SUPPLIED RECORDS =
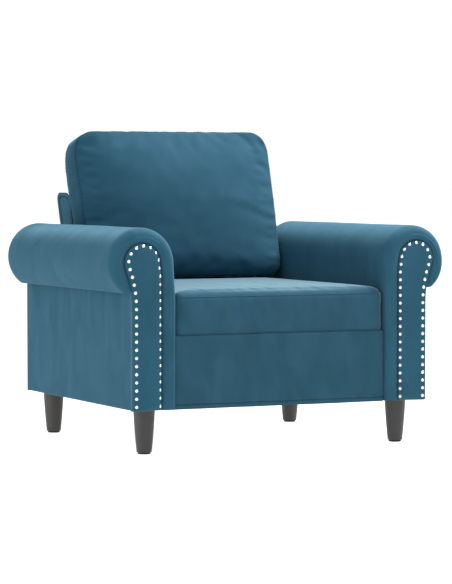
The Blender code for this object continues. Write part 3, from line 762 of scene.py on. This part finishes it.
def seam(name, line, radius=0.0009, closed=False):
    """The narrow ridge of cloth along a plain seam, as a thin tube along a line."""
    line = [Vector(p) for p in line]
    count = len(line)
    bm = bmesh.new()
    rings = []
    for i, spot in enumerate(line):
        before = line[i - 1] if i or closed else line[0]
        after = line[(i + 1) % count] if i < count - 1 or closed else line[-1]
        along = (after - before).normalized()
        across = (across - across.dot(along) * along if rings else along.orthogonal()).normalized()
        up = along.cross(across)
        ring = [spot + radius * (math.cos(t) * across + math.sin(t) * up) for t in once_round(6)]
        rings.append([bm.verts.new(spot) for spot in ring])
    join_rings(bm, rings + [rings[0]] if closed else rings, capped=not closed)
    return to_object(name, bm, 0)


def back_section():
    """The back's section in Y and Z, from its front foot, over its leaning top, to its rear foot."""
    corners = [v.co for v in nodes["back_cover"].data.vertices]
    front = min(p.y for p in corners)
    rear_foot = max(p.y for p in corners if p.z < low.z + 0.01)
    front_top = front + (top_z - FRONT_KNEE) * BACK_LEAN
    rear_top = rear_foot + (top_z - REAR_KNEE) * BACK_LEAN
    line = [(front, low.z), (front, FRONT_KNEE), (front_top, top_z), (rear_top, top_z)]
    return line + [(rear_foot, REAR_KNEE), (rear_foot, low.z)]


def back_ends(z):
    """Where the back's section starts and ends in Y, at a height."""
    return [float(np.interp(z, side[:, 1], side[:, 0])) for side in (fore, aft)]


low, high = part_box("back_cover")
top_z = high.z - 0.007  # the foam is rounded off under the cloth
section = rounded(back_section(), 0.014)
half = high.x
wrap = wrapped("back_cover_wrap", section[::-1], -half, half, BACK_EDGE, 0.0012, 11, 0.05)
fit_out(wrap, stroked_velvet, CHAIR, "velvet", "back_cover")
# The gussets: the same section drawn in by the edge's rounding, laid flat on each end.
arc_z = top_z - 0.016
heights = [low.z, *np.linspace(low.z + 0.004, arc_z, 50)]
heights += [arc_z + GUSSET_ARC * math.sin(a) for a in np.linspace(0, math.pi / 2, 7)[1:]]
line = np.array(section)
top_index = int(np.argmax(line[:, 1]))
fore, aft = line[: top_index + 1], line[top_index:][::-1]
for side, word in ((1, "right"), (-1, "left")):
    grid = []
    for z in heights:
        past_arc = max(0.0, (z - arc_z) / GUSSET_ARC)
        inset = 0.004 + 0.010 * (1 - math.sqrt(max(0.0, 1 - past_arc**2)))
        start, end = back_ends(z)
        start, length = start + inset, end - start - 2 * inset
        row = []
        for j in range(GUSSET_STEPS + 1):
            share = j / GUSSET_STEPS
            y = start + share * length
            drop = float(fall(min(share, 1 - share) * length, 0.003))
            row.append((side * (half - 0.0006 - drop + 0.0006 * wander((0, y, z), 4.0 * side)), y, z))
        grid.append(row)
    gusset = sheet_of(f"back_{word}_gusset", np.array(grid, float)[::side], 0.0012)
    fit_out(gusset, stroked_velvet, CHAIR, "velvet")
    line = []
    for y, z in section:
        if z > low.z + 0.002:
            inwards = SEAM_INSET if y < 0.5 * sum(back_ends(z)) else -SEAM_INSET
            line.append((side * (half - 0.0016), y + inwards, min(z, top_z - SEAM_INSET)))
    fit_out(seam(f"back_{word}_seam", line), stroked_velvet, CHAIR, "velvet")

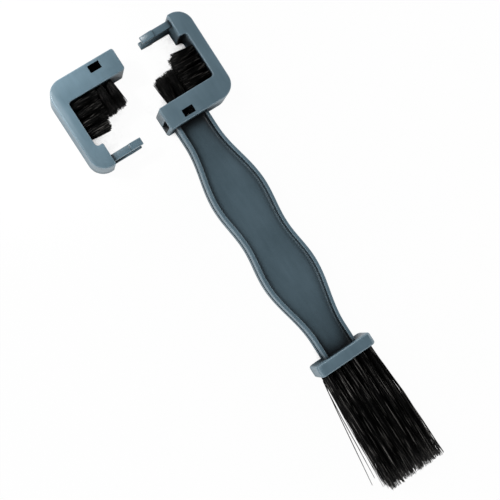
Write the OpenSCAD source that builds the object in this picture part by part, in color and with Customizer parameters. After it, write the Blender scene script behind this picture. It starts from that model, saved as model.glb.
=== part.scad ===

EXERCISE = Find the line with "Write the OpenSCAD" in the listing above, then write out that line and each remaining line exactly, with no other text.

RESULT BELOW =
Write the OpenSCAD source that builds the object in this picture part by part, in color and with Customizer parameters. After it, write the Blender scene script behind this picture. It starts from that model, saved as model.glb.
=== part.scad ===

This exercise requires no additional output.